Today, we're not so far from Smiley's view of education. We often hear the claim that all our workers want is education, and they "can do most anything."

That makes sense if we consider the untapped talent that resides among all our young people. But it takes more than "a punch behind."

We need to look far enough ahead to anticipate the characteristics that are needed in a 21st century workforce and design an effective educational environment - from pre-K through high school, college, and life long learning. That's a formidable undertaking.

One of the single most important challenges we face is teaching today's students - at all levels -- how to innovate.

Can it be done? Of course it can. Students can learn the process of innovation, risk taking, and rule breaking from models taken from our collective experience. They need to form this habit long before they are sent out into the world.

Today's knowledge workers will need opportunities for a rich variety of learning experiences. These will likely occur in an increasing diversity of contexts that integrate learning with research and the work environment, as well as in a variety of modes - over the Internet, for example. All of our institutions must evolve to engender and promote these skills. Once-and-for-all schooling will not suffice in a 21st century world characterized by rapid change and increasing complexity.

Workers will have to learn throughout their lifetimes. Where we once thought of productivity in terms of work per laborer, we now increasingly must think of the productivity of knowledge and knowledge workers. That will be the 21st century's productivity.

The patterns that will characterize a learning environment for the 21st century are beginning to emerge. If rapid change is ubiquitous, then we need to enable a workforce that is flexible and agile in adapting to change. And if innovation is at the heart of progress, then we need to understand the skills that foster the capacity for risk taking, for imagination, and a tolerance for unfamiliar and uncertain territory. Here in Pennsylvania, these "creative transformations" are already well underway.

The idea is that universities and their science and engineering faculty and students coupled with their colleagues in K-12 and community colleges, and in partnership with industry and government, are critical resources that can make a valuable contribution to economic development in the 21st century - much the same way that agricultural, industrial and natural resources did in the 20th century. What we are accomplishing in the Pennsylvania Nanotechnology Initiative - in research, in education, in manufacturing and in business - is designing a new future that will do just that.

Of course, not all change is driven by innovation. As a nation and as individuals, we've been shaken by the exogenous event of September 11. It's too soon to understand fully how this will transform us, but it's certain that it will become a significant historical marker in our national life.

As we go about the business of getting back to business, we need to be alert to these changes. September 11th is now a touchstone or reference point against which to test ourselves to determine if we are still on a viable path toward future prosperity.

But our new national circumstances have not altered the basic framework of our larger aims. Quite the contrary. They highlight the need for vision and purpose - for freshly designed futures - as an antidote for the increasing complexity and uncertainly of our changing world.
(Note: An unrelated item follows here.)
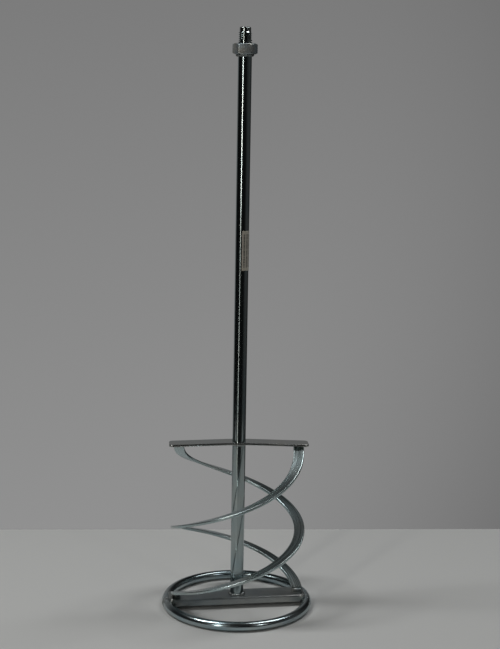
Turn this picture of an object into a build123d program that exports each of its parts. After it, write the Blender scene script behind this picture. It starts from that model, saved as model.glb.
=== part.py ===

That leads me to a final observation. It's entirely appropriate - and meaningful - with this group to borrow from the great statesman and scientist-engineer Benjamin Franklin, a long-time resident of our Commonwealth family. He was a master architect of ideas and their realization, and he helped to design the future of our nation. He certainly manifested his intent in the grandest of ways. He expressed a truth central to our own times when he wrote: "Ignorance is the friend of tyranny."

Franklin understood that a commonwealth must pay due regard to education in order to build a prosperous and well-meaning future. This can be the greatest manifestation of our intent!

You are the new architects the trusted partners - with the vision, the creativity, and the boldness to design a future that we can all embrace.